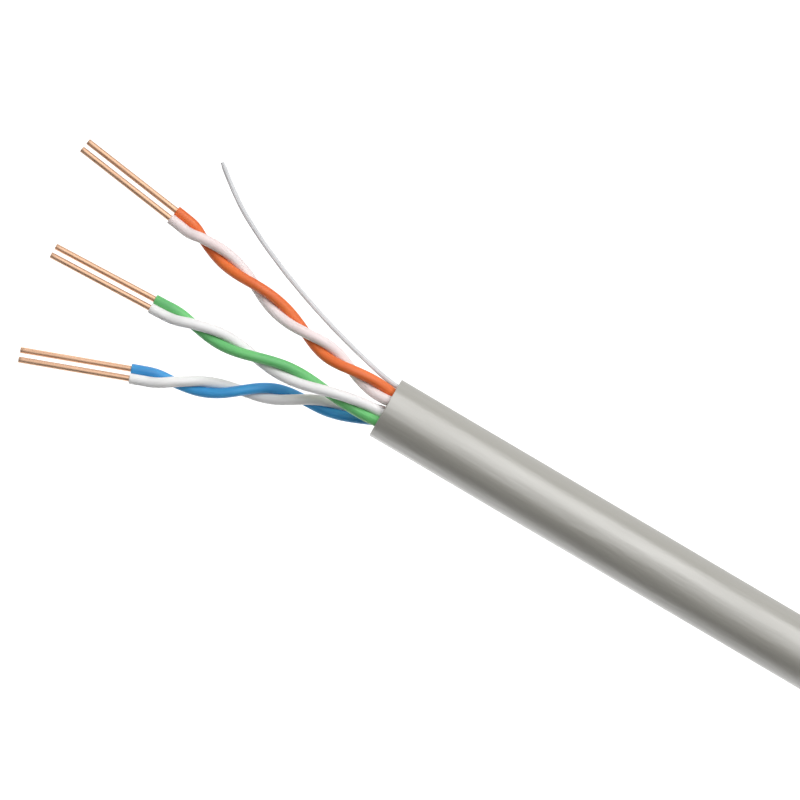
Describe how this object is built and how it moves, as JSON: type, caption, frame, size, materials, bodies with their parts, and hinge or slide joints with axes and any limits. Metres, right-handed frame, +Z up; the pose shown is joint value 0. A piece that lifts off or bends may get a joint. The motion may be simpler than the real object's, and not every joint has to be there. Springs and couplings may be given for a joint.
{
  "type": "stripped telephone cable end",
  "caption": "Short cut length of round jacketed telephone and data cable, stripped to fanned colour-coded twisted pairs with bare copper tips and a ripcord.",
  "frame": {"origin": "middle of the jacket's mouth, on the jacket's axis", "axes": "+X along the jacket, away from the stripped end; +Y across it, towards the orange pair and the ripcord; +Z up, the cable lies on a surface at Z = -2.6 mm"},
  "size_m": [0.1014, 0.0223, 0.0052],
  "materials": {
    "jacket_pvc": "soft satin, faint draw lines",
    "insulation_orange": "smooth satin gloss",
    "insulation_orange_mate": "smooth satin gloss",
    "insulation_green": "smooth satin gloss",
    "insulation_green_mate": "smooth satin gloss",
    "insulation_blue": "smooth satin gloss",
    "insulation_blue_mate": "smooth satin gloss",
    "copper": "bright drawn copper",
    "ripcord": "twisted fine filaments"
  },
  "bodies": {
    "cable": {"jacket": "jacket_pvc", "insulation_orange": "insulation_orange", "conductor_orange": "copper", "insulation_orange_mate": "insulation_orange_mate", "conductor_orange_mate": "copper", "insulation_green": "insulation_green", "conductor_green": "copper", "insulation_green_mate": "insulation_green_mate", "conductor_green_mate": "copper", "insulation_blue": "insulation_blue", "conductor_blue": "copper", "insulation_blue_mate": "insulation_blue_mate", "conductor_blue_mate": "copper", "ripcord_in_jacket": "ripcord"},
    "ripcord": {"ripcord_free": "ripcord"}
  },
  "joints": [
    {"name": "ripcord_fold", "type": "hinge", "parent": "cable", "child": "ripcord", "pos_m": [-0.0005, 0.0019, 0.00022], "axis": [0, 0, -1], "range_deg": [0, 75]}
  ]
}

EXERCISE:
All of the data must be returned exactly.

RESULT FOR THIS EXERCISE:
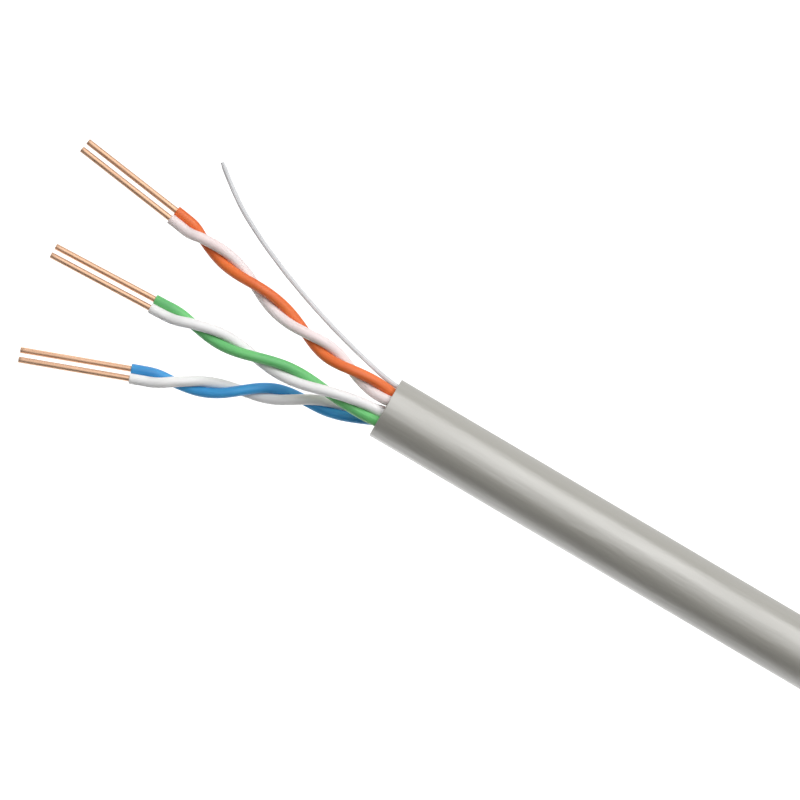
Describe how this object is built and how it moves, as JSON: type, caption, frame, size, materials, bodies with their parts, and hinge or slide joints with axes and any limits. Metres, right-handed frame, +Z up; the pose shown is joint value 0. A piece that lifts off or bends may get a joint. The motion may be simpler than the real object's, and not every joint has to be there. Springs and couplings may be given for a joint.
{
  "type": "stripped telephone cable end",
  "caption": "Short cut length of round jacketed telephone and data cable, stripped to fanned colour-coded twisted pairs with bare copper tips and a ripcord.",
  "frame": {"origin": "middle of the jacket's mouth, on the jacket's axis", "axes": "+X along the jacket, away from the stripped end; +Y across it, towards the orange pair and the ripcord; +Z up, the cable lies on a surface at Z = -2.6 mm"},
  "size_m": [0.1014, 0.0223, 0.0052],
  "materials": {
    "jacket_pvc": "soft satin, faint draw lines",
    "insulation_orange": "smooth satin gloss",
    "insulation_orange_mate": "smooth satin gloss",
    "insulation_green": "smooth satin gloss",
    "insulation_green_mate": "smooth satin gloss",
    "insulation_blue": "smooth satin gloss",
    "insulation_blue_mate": "smooth satin gloss",
    "copper": "bright drawn copper",
    "ripcord": "twisted fine filaments"
  },
  "bodies": {
    "cable": {"jacket": "jacket_pvc", "insulation_orange": "insulation_orange", "conductor_orange": "copper", "insulation_orange_mate": "insulation_orange_mate", "conductor_orange_mate": "copper", "insulation_green": "insulation_green", "conductor_green": "copper", "insulation_green_mate": "insulation_green_mate", "conductor_green_mate": "copper", "insulation_blue": "insulation_blue", "conductor_blue": "copper", "insulation_blue_mate": "insulation_blue_mate", "conductor_blue_mate": "copper", "ripcord_in_jacket": "ripcord"},
    "ripcord": {"ripcord_free": "ripcord"}
  },
  "joints": [
    {"name": "ripcord_fold", "type": "hinge", "parent": "cable", "child": "ripcord", "pos_m": [-0.0005, 0.0019, 0.00022], "axis": [0, 0, -1], "range_deg": [0, 75]}
  ]
}